In the listing below, count each line containing "part" and answer with the count only.

→ **Information shown**
— BEGIN —

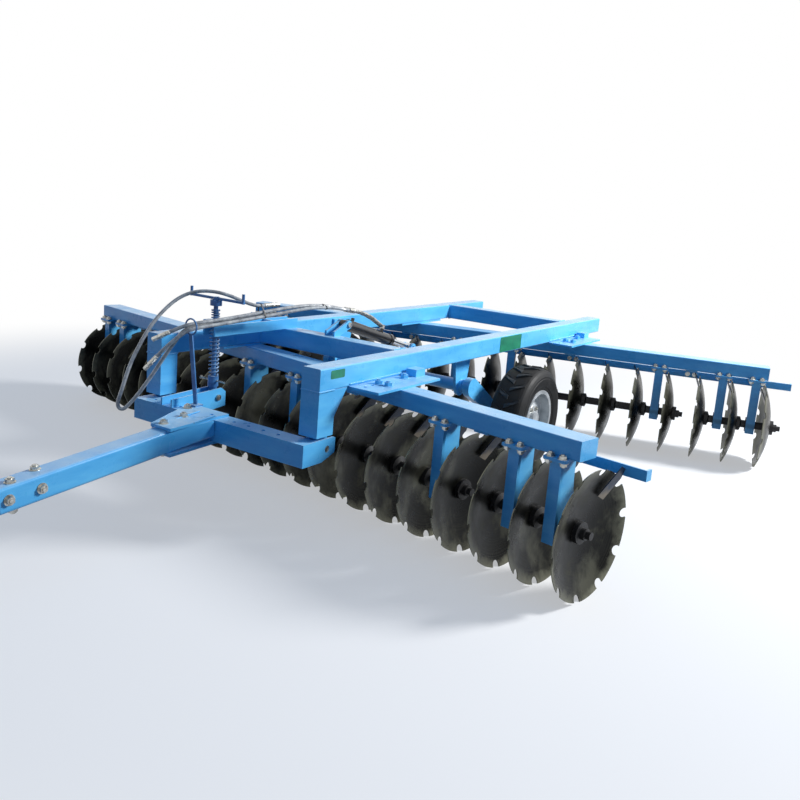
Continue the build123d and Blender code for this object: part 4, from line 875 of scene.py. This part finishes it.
def nut_tree():
    """A washer, a hexagon nut and the end of a bolt on every point, along its own direction."""
    sizes = ("Nut Radius", "Nut Height", "Washer Height", "Stud Radius", "Stud Height")
    tree, given, made = growing_tree("hexagon_nuts", [(size, "Float") for size in sizes] + [("Metal", "Material")])
    new, link = tree.nodes.new, tree.links.new
    joined = new("GeometryNodeJoinGeometry")
    for sides, radius, height, wider in ((20, "Nut Radius", "Washer Height", WASHER_WIDER),
                                         (6, "Nut Radius", "Nut Height", 1.0),
                                         (12, "Stud Radius", "Stud Height", 1.0)):
        drum, lifted, up = new("GeometryNodeMeshCylinder"), new("GeometryNodeTransform"), new("ShaderNodeCombineXYZ")
        drum.inputs["Vertices"].default_value = sides
        link(sums(tree, "MULTIPLY", given[radius], wider), drum.inputs["Radius"])
        link(given[height], drum.inputs["Depth"])
        link(sums(tree, "MULTIPLY", given[height], 0.5), up.inputs["Z"])
        link(drum.outputs["Mesh"], lifted.inputs["Geometry"])
        link(up.outputs[0], lifted.inputs["Translation"])
        link(lifted.outputs[0], joined.inputs[0])
    facing, turn = new("GeometryNodeInputNamedAttribute"), new("FunctionNodeAlignRotationToVector")
    facing.data_type = "FLOAT_VECTOR"
    facing.inputs["Name"].default_value = "facing"
    turn.axis = "Z"
    link(facing.outputs["Attribute"], turn.inputs["Vector"])
    place = new("GeometryNodeInstanceOnPoints")
    link(given["Geometry"], place.inputs["Points"])
    link(joined.outputs[0], place.inputs["Instance"])
    link(turn.outputs[0], place.inputs["Rotation"])
    link(made_real(tree, place.outputs[0], given["Metal"]), made)
    return tree


nuts = nut_tree()


def bolted(name, spots, size, body, metal):
    """Nuts at spots, which are (place, direction), for a bolt of that diameter."""
    points = bpy.data.meshes.new(name)
    points.from_pydata([tuple(place) for place, _ in spots], [], [])
    facing = points.attributes.new("facing", "FLOAT_VECTOR", "POINT")
    for value, (_, direction) in zip(facing.data, spots):
        value.vector = direction
    mesh = grown(placed(name, points), nuts,
                 {"Nut Radius": size * 0.95, "Nut Height": size * 0.85, "Washer Height": WASHER_HEIGHT,
                  "Stud Radius": size * 0.5, "Stud Height": size * 1.15, "Metal": metal})
    piece = show(name, mesh, metal, smooth=False)
    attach(piece, body)


hanger_nuts, rail_nuts, clamp_nuts = [], [], []
for row, gang in GANG.items():
    for k in HANGER_AFTER:
        x = gang["first"] - PITCH * (k + 0.5) + gang["shift"]
        hanger_nuts += [(along(row, x + dx, HEAD_FRONT, BEAM_LOW), UP) for dx in (-ABOVE_HEAD, ABOVE_HEAD)]
        hanger_nuts += [(along(row, x + dx, dy, BEAM_LOW - HEAD_THICK), DOWN)
                        for dx in (-UNDER_HEAD, UNDER_HEAD) for dy in (HEAD_FRONT, HEAD_BACK)]
    rail = gang["axle_behind"] + RAIL_BEHIND_AXLE
    for k in STAY_AFTER:
        x = gang["first"] - PITCH * (k + 0.5) + gang["shift"]
        for dx in (-STAY_BOLTS, STAY_BOLTS):
            rail_nuts.append((along(row, x + dx, rail, RAIL_MIDDLE), gang_way(row, 0, -1)))
            rail_nuts.append((along(row, x + dx, rail + RAIL_AND_STAY, RAIL_MIDDLE), gang_way(row, 0, 1)))
    for side in (-1, 1):
        y = clamp_y(row, side)
        clamp_nuts += [(at(side * CLAMP_BOLTS_X, y + dy, FRAME_LOW), UP) for dy in (-CLAMP_BOLTS_Y, CLAMP_BOLTS_Y)]
        clamp_nuts.append((at(side * CLAMP_BOLTS_X, y + CLAMP_BOLTS_Y, BEAM_HIGH), DOWN))
        clamp_nuts.append((at(side * CLAMP_SPARE_X, y - CLAMP_BOLTS_Y, FRAME_LOW), UP))
bolted("hanger_nuts", hanger_nuts, HANGER_BOLT, "frame", zinc_plate)
bolted("rail_nuts", rail_nuts, RAIL_BOLT, "frame", zinc_plate)
bolted("clamp_nuts", clamp_nuts, CLAMP_BOLT, "frame", sky_blue)

pole_up = Vector((0, -sin(POLE_FALL), cos(POLE_FALL)))
plate_nuts = [(at(x, y, HEAD_PLATES_Z[1]), UP) for x, y in HEAD_PLATES_BOLTS]
plate_nuts += [(at(x, y, HEAD_PLATES_Z[0]), DOWN) for x, y in HEAD_PLATES_BOLTS]
plate_nuts += [(on_pole(x, ahead, 0.0), pole_up) for x, ahead in POLE_BOLTS]
plate_nuts += [(on_pole(x, ahead, -POLE_TUBE), -pole_up) for x, ahead in POLE_BOLTS]
plate_nuts += [(on_pole(POLE_X + side * POLE_TUBE / 2, ahead, -POLE_TUBE / 2), Vector((side, 0, 0)))
               for side in (-1, 1) for ahead in HITCH_BOLTS]
bolted("drawbar_nuts", plate_nuts, DRAWBAR_BOLT, "drawbar", zinc_plate)

for side, word in SIDES:
    hub = joint_line(f"{word}_wheel_axle")[0]
    ring = [(hub + Vector((side * FLANGE_FACE, y, z)), Vector((side, 0, 0)))
            for y, z in circle(BOLT_CIRCLE, WHEEL_BOLTS)]
    bolted(f"wheel_nuts_{word}", ring, WHEEL_BOLT, f"{word}_wheel", zinc_plate)


# Welds
# The frame's joints are welded all round. Each bead is a row of overlapping scales along
# the joint, and takes the frame's paint.
TUBE, FRAME_INNER, FRAME_OUTER, CROSS_TUBES_Y = 0.125, 0.55, 0.675, (0.858, 3.405)
CLAMP_HALF, CLAMP_SEAM_Z = 0.32, 0.834
POLE_SEAMS_X, POLE_SEAM_LENGTH = (-0.102, 0.022), 0.33
SHAFT_Y, SHAFT_Z, SHAFT_RADIUS = 1.75, 0.60, 0.0455
SHAFT_SEAMS_X = (-0.628, -0.572, 0.572, 0.628, -0.048, 0.048)
FRAME_BEAD, PLATE_BEAD = 0.0055, 0.005


def bead_tree():
    """A row of flattened scales along every edge of the given lines."""
    tree, given, made = growing_tree("weld_bead", (("Bead Radius", "Float"), ("Step", "Float"),
                                                   ("Paint", "Material")))
    new, link = tree.nodes.new, tree.links.new
    line, spaced, scale, place = (new("GeometryNodeMeshToCurve"), new("GeometryNodeResampleCurve"),
                                  new("GeometryNodeMeshUVSphere"), new("GeometryNodeInstanceOnPoints"))
    spaced.mode = "LENGTH"
    link(given["Geometry"], line.inputs["Mesh"])
    link(line.outputs[0], spaced.inputs["Curve"])
    link(given["Step"], spaced.inputs["Length"])
    scale.inputs["Segments"].default_value, scale.inputs["Rings"].default_value = 8, 5
    link(given["Bead Radius"], scale.inputs["Radius"])
    link(spaced.outputs[0], place.inputs["Points"])
    link(scale.outputs["Mesh"], place.inputs["Instance"])
    link(made_real(tree, place.outputs[0], given["Paint"]), made)
    return tree


beads = bead_tree()


def welded(name, lines, radius, body):
    """Beads along lines, each a list of points; a line that ends where it starts is closed."""
    corners, edges = [], []
    for line in lines:
        start = len(corners)
        corners += [tuple(point) for point in line]
        edges += [(start + k, start + k + 1) for k in range(len(line) - 1)]
    mesh = bpy.data.meshes.new(name)
    mesh.from_pydata(corners, edges, [])
    values = {"Bead Radius": radius, "Step": radius * 0.9, "Paint": sky_blue}
    piece = show(name, grown(placed(name, mesh), beads, values), sky_blue)
    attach(piece, body)


frame_seams = []
for side in (-1, 1):
    for y in CROSS_TUBES_Y:
        frame_seams.append([at(side * FRAME_INNER, y + dy, FRAME_LOW + dz)
                            for dy, dz in ((0, 0), (TUBE, 0), (TUBE, TUBE), (0, TUBE), (0, 0))])
    frame_seams.append([at(side * x, y, FRAME_LOW)
                        for x, y in ((FRAME_INNER, 0), (FRAME_OUTER, 0), (FRAME_OUTER, TUBE),
                                     (FRAME_INNER, TUBE), (FRAME_INNER, 0))])
    for row in ROWS:
        frame_seams.append([at(side * FRAME_OUTER, clamp_y(row, side) + dy, CLAMP_SEAM_Z)
                            for dy in (-CLAMP_HALF, CLAMP_HALF)])
welded("frame_welds", frame_seams, FRAME_BEAD, "frame")
pole_seams = [[on_pole(x, 0.0, 0.0), on_pole(x, -POLE_SEAM_LENGTH, 0.0)] for x in POLE_SEAMS_X]
welded("pole_welds", pole_seams, PLATE_BEAD, "drawbar")
round_shaft = circle(SHAFT_RADIUS, 24)
shaft_seams = [[at(x, SHAFT_Y + dy, SHAFT_Z + dz) for dy, dz in round_shaft + round_shaft[:1]]
               for x in SHAFT_SEAMS_X]
welded("shaft_welds", shaft_seams, PLATE_BEAD, "rockshaft")


# Blank labels
# Thin green plates without any words are fixed to the outer sides of the frame tubes,
# a large one over the wheel and a small one at the front.
LABEL_THICK, LABEL_CORNER = 0.0012, 0.008
LARGE_LABEL, SMALL_LABEL = (2.055, 2.405, 0.828, 0.938), (0.088, 0.208, 0.882, 0.928)     # y, z from and to


def green_label():
    material, tree, paint = finish_named("label_green")
    patchy = noise(tree, 22.0, 5.0, 0.65)
    green = ramp(tree, patchy, (0.3, (12, 104, 78)), (0.6, (22, 128, 94)), (0.8, (58, 150, 116)))
    tree.links.new(green, paint.inputs["Base Color"])
    tree.links.new(ramp(tree, patchy, (0.3, 0.3), (0.7, 0.5)), paint.inputs["Roughness"])
    dented(tree, paint, noise(tree, 60.0, 3.0), 0.08, 0.001)
    return material


label_green = green_label()


def label(name, side, y_from, y_to, z_from, z_to):
    """A plate with rounded corners against the outer side of a frame tube."""
    inner_y, inner_z = (y_from + LABEL_CORNER, y_to - LABEL_CORNER), (z_from + LABEL_CORNER, z_to - LABEL_CORNER)
    outline = []
    for quarter, (y, z) in enumerate(((inner_y[1], inner_z[1]), (inner_y[0], inner_z[1]),
                                      (inner_y[0], inner_z[0]), (inner_y[1], inner_z[0]))):
        for step in range(4):
            a = (quarter + step / 3) * pi / 2
            outline.append((y + LABEL_CORNER * cos(a), z + LABEL_CORNER * sin(a)))
    rings = [[at(side * x, y, z) for y, z in outline] for x in (FRAME_OUTER, FRAME_OUTER + LABEL_THICK)]
    piece = show(name, as_mesh(name, skinned(rings)), label_green, smooth=False)
    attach(piece, "frame")


for side, word in SIDES:
    label(f"large_label_{word}", side, *LARGE_LABEL)
label("small_label_left", 1, *SMALL_LABEL)


# Hose ties
# Black plastic straps are drawn tight round the bundle, one between the levelling handle
# and the cross tube and one near the lift cylinder.
STRAP_WIDE, STRAP_THICK, STRAP_CLEAR, STRAP_STEPS = 0.009, 0.0022, 0.0004, 20
STRAP_FRONT_Y, STRAP_REAR_Y = 0.462, 0.900


def strap_rubber():
    material, tree, plastic = finish_named("strap_plastic")
    black = ramp(tree, noise(tree, 50.0, 3.0), (0.3, (18, 18, 20)), (0.7, (40, 40, 42)))
    tree.links.new(black, plastic.inputs["Base Color"])
    plastic.inputs["Roughness"].default_value = 0.42
    dented(tree, plastic, noise(tree, 300.0, 2.0), 0.1, 0.0006)
    return material


strap_plastic = strap_rubber()


def crossing(route, y):
    """Where a hose's path passes a place along the frame."""
    for a, b in zip(route, route[1:]):
        if (a[1] - y) * (b[1] - y) <= 0 and a[1] != b[1]:
            t = (y - a[1]) / (b[1] - a[1])
            return a[0] + t * (b[0] - a[0]), a[2] + t * (b[2] - a[2])


def hull(points):
    """The convex outline of points, anticlockwise."""
    points = sorted(set(points))
    sides = []
    for run in (points, points[::-1]):
        part = []
        for q in run:
            while len(part) > 1 and ((part[-1][0] - part[-2][0]) * (q[1] - part[-2][1])
                                     - (part[-1][1] - part[-2][1]) * (q[0] - part[-2][0])) <= 0:
                part.pop()
            part.append(q)
        sides += part[:-1]
    return sides


def strap(name, y, paths, body):
    """A strap round the hoses where they pass y."""
    y = at(0, y, 0).y
    inside = hull([(round(x + dx, 5), round(z + dz, 5)) for x, z in (crossing(path, y) for path in paths)
                   for dx, dz in circle(HOSE_DIAMETER / 2 + STRAP_CLEAR, STRAP_STEPS)])
    middle = Vector([sum(c) / len(inside) for c in zip(*inside)])
    rings = []
    for grow, edge in ((0.0, -1), (STRAP_THICK, -1), (STRAP_THICK, 1), (0.0, 1)):
        ring = []
        for x, z in inside:
            out = (Vector((x, z)) - middle).normalized() * grow
            ring.append((x + out.x, y + edge * STRAP_WIDE / 2, z + out.y))
        rings.append(ring)
    piece = show(name, as_mesh(name, skinned(rings, hollow=True)), strap_plastic, smooth=False)
    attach(piece, body)


front_port, rear_port, spare = (hoses[name][1] for name in
                                ("hose_to_front_port", "hose_to_rear_port", "spare_link_hose"))
low_link, high_link = spare[:len(spare) // 3], spare[-len(spare) // 4:]
strap("bundle_strap_front", STRAP_FRONT_Y, [front_port, rear_port, low_link, high_link], "frame")
strap("bundle_strap_rear", STRAP_REAR_Y, [front_port, rear_port], "frame")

— END —

→ **Output below**
7